On peut s’appuyer ici sur des études qui, en leur temps et sur d’autres sujets, comme celles de Marc Relieu et Julien Morel dans le °21 « Culture Numérique, Cultures expressives » de la revue Médiamorphoses ou de Joëlle Menrath et Anne Jarrigon les Usages du mobile en France ont mises en évidence comme le rôle « d’amorces conversationnelles » des photos et vidéos mobiles ainsi que « l’effet visionneuse » impliqué dans les fonctionnalités du mobile. Ces interactions interpersonnelles autour d’images à partager qu’organise le support du téléphone mobile à la fois caméra et écran ont sans doute également nourries la mobilisation de ressources factuelles (images de répressions, de foule massivement rassemblée…). On peut également poser l’hypothèse que les pratiques de transfert, utilisant les cartes mémoire des téléphones par exemple pour s’échanger des vidéos, que nous avons observées par ailleurs dans notre ouvrage Mythologie du portable, ont aussi permis aux images des violences et des manifestations de se propager, dans différentes régions du pays. A noter que la Tunisie venait, depuis septembre 2011, de passer en réseau 3G, ce qui rendait l’envoi des vidéos par MMS notamment aux proches plus éloignés désormais possible. Avec 7 millions d’abonnés à la téléphonie sur une population de 10 millions et 36% des habitants accédant à Internet, les usages du mobile peuvent atteindre une masse critique notamment dans la circulation de photos et vidéos. Le site de l’opposition Nawaat a été alimenté, durant la séquence révolutionnaire menant à la fuite de Ben Ali, jour par jour de ces vidéos mobiles comme on peut encore les visionner encore sur cette page. Il a fait office de « télévision faite pour et par le peuple » tournant les images de sa révolution avec l’outil de prise de vue le plus populaire dans le monde désormais, le caméraphone dont plus de 500 millions ont été vendus dans le monde en 2010. La mise en scène du mobile comme couteau suisse de la révolution tunisienne atteindra son apogée quand Serge Moati lit un SMS d’une amie tunisienne lors du direct du JT suite au la fuite de Ben Ali le 14 janvier 2011.

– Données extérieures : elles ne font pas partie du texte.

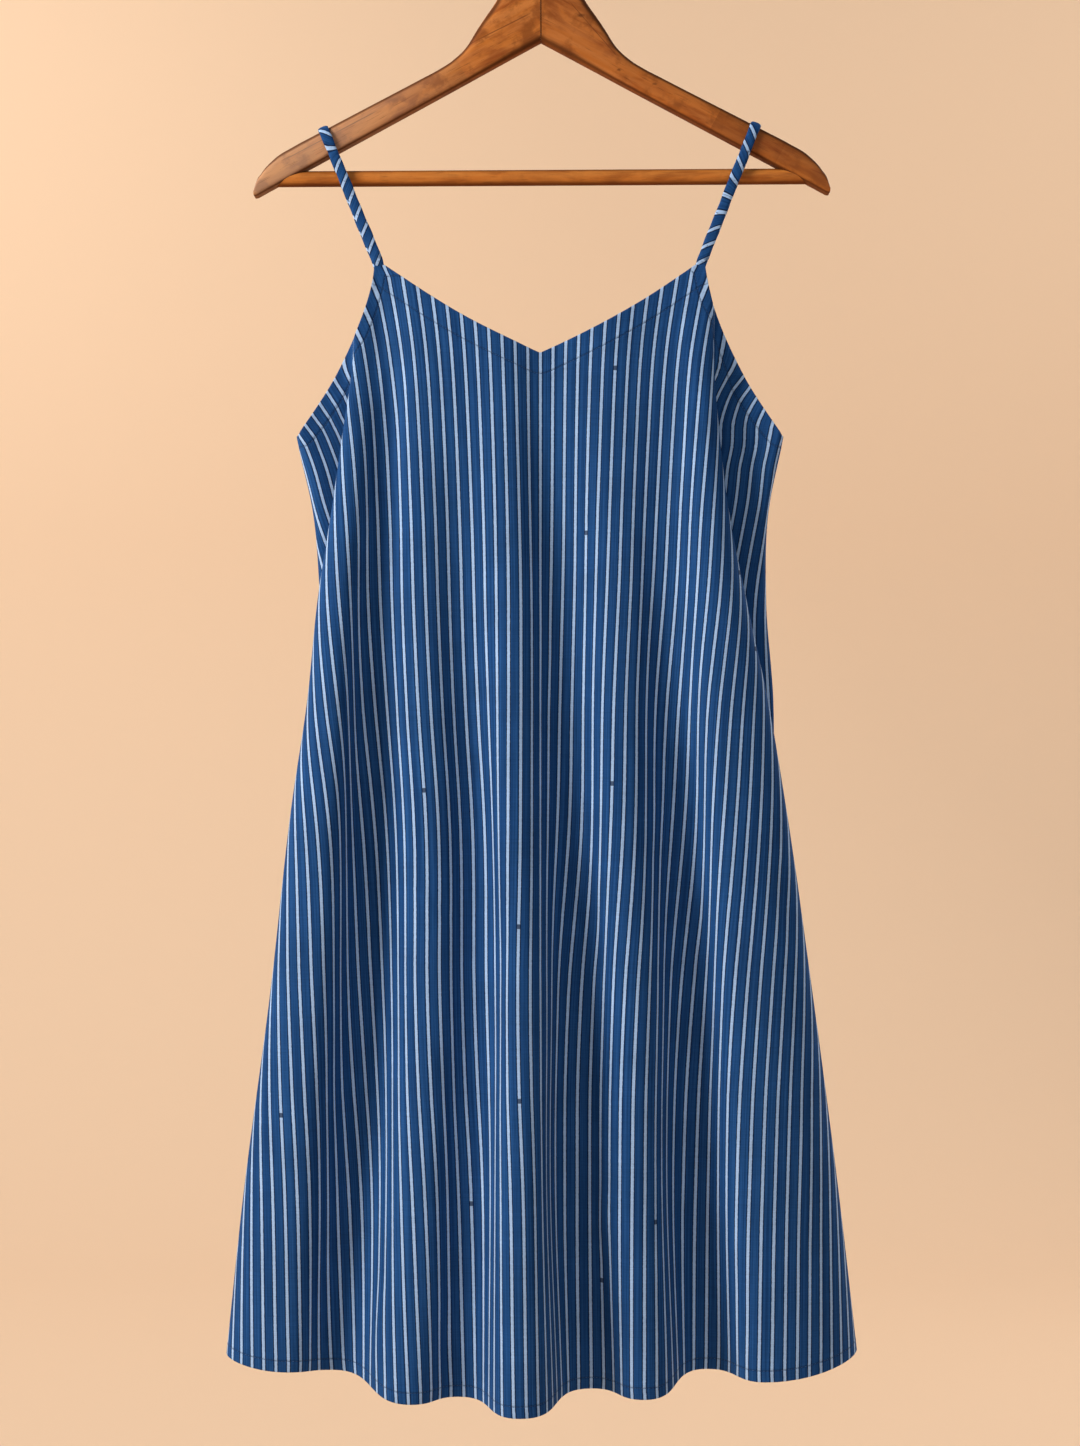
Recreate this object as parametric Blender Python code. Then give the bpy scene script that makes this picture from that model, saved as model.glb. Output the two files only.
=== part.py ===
"""An A-line camisole dress that hangs by its straps on a wooden hanger.

Every size below is in millimetres and is turned into metres when a mesh is made. X is the
wearer's left to right as seen from the front, the front faces -Y and +Z is up. The origin is
the top of the hook's inside, where it rests on a rail.
"""
import math
from collections import namedtuple

import bmesh
import bpy
import numpy as np

METRE = 1000.0

# The cloth
WALL = 1.5
SEAM_GAP = 0.3

# The neck and armholes of the front, and the top edge of the back
NECK_V_Z = -382.0
NECK_SAG = 4.6
STRAP_POINT_INNER_X = 119.0
STRAP_POINT_OUTER_X = 127.0
STRAP_POINT_Z = -314.0
UNDERARM_Z = -444.0
ARMHOLE_CURVE = 1.55
BACK_STRAP_X = 94.5
BACK_STRAP_Z = -387.0
BACK_STRAP_HALF_WIDTH = 4.3
BACK_NECK_DROP = 8.0
BACK_ARMHOLE_CURVE = 0.8

# The hanger, which hangs a little lower on the left
HANGER_TILT = 0.32
ARM_REACH = 222.0
ARM_HALF_THICKNESS = 7.0
ARM_TOP_ROUNDNESS = 2.6
ARM_UNDERSIDE_ROUNDNESS = 5.0
ARM_UNDERSIDE_Z = -140.0
ARM_SLOPE = 0.539
MITRE_GAP = 0.3
BAR_RADIUS = 6.0
BAR_Z = -244.5
BAR_CLEARANCE = 0.3
HOOK_INNER_RADIUS = 18.0
HOOK_WIRE_RADIUS = 1.8
HOOK_BEND_Z = -50.0
HOOK_FOOT_Z = -75.5
COLLAR_RADIUS = 5.0
COLLAR_HEIGHT = 3.0
COLLAR_SHOULDER = 0.8
HOOK_SWEEP_START = -60.0
HOOK_SWEEP_END = 200.0
HOOK_STEM_LEAN = 20.0

# The straps
STRAP_WIDTH = 8.0
STRAP_THICKNESS = 3.0
STRAP_CLEARANCE = 0.35
STRAP_ARM_X = {"left": 168.0, "right": 165.0}
STRAP_FRONT_X = 123.0
STRAP_FRONT_Y = -10.6
STRAP_BACK_Y = 8.0

# The mesh: columns between neighbouring fold lines, and rows from a top edge to the hem
COLUMNS_BESIDE_SEAM = 2
COLUMNS_AT_SIDE = 4
COLUMNS_IN_FLUTE = 5
ROWS = 18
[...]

A noter que La Library of Congress et la Bibliothèque Nationale de France ont depuis archivé et déjà divulgué une collection de milliers de vidéos sur ce qui a été appelé sans unanimité « la révolution de Jasmin ».

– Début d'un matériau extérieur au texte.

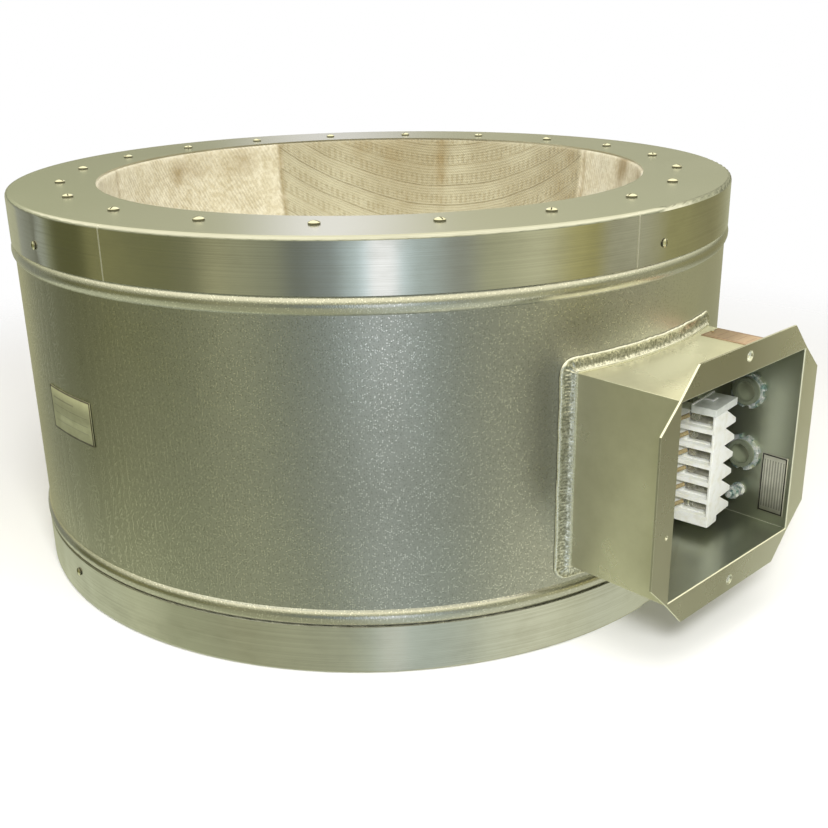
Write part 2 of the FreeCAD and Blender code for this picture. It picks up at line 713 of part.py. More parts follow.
def front_opening_edges(shape):
    # The four straight edges where the walls turn out into the flanges.
    front = -number(BOX_FRONT)
    half_width = number(WALL_INSIDE) + TOLERANCE
    half_height = size("box_height") / 2 - size("sheet_wall") + TOLERANCE
    level = size("box_level")
    names = []
    for index, edge in enumerate(shape.Edges, start=1):
        box = edge.BoundBox
        on_front = max(abs(box.YMin - front), abs(box.YMax - front)) < TOLERANCE
        within_width = max(abs(box.XMin), abs(box.XMax)) < half_width
        within_height = max(abs(box.ZMin - level), abs(box.ZMax - level)) < half_height
        straight = edge.Curve.TypeId == "Part::GeomLine"
        if on_front and within_width and within_height and straight:
            names.append("Edge%d" % index)
    return names


def rounded_block(half_width, half_height, corner):
    # A block with rounded corners, from the drum's axis out to the box's front.
    far = number(BOX_FRONT)
    block = Part.makeBox(2 * half_width, far, 2 * half_height,
                         Vector(-half_width, -far, size("box_level") - half_height))
    if corner == 0:
        return block
    return block.makeFillet(corner, [edge for edge in block.Edges if edge.BoundBox.YLength > far / 2])


def bead_form(level, gap):
    # The round form that one of the shell's beads is part of, larger by the gap.
    ring = number("%s + sizes.bead_height - %s" % (SHELL_OUTSIDE, BEAD_RADIUS))
    return Part.makeTorus(ring, number(BEAD_RADIUS) + gap, Vector(0, 0, number(level)))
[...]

Ce traitement des vidéos tournées par les manifestants eux-mêmes avec leurs propres moyens de prise de vue par les journalistes semble illustrer un changement de paradigme dans les rapports des professionnels de la télévision aux images dites amateur. D’abord catégorisées comme telles dans les premiers reportages, quand les images se faisaient rares, elles ont été intégrées dans la matière audiovisuelle sans plus de mention explicite. Mais de fait, il ne viendrait à personne, de façon décente, de qualifier les citoyens tunisiens qui ont accompli une révolution exemplaire « d’amateurs de politique » – mis à part certains sociologues français – et par conséquent le film de cet événement historique de « film amateur ».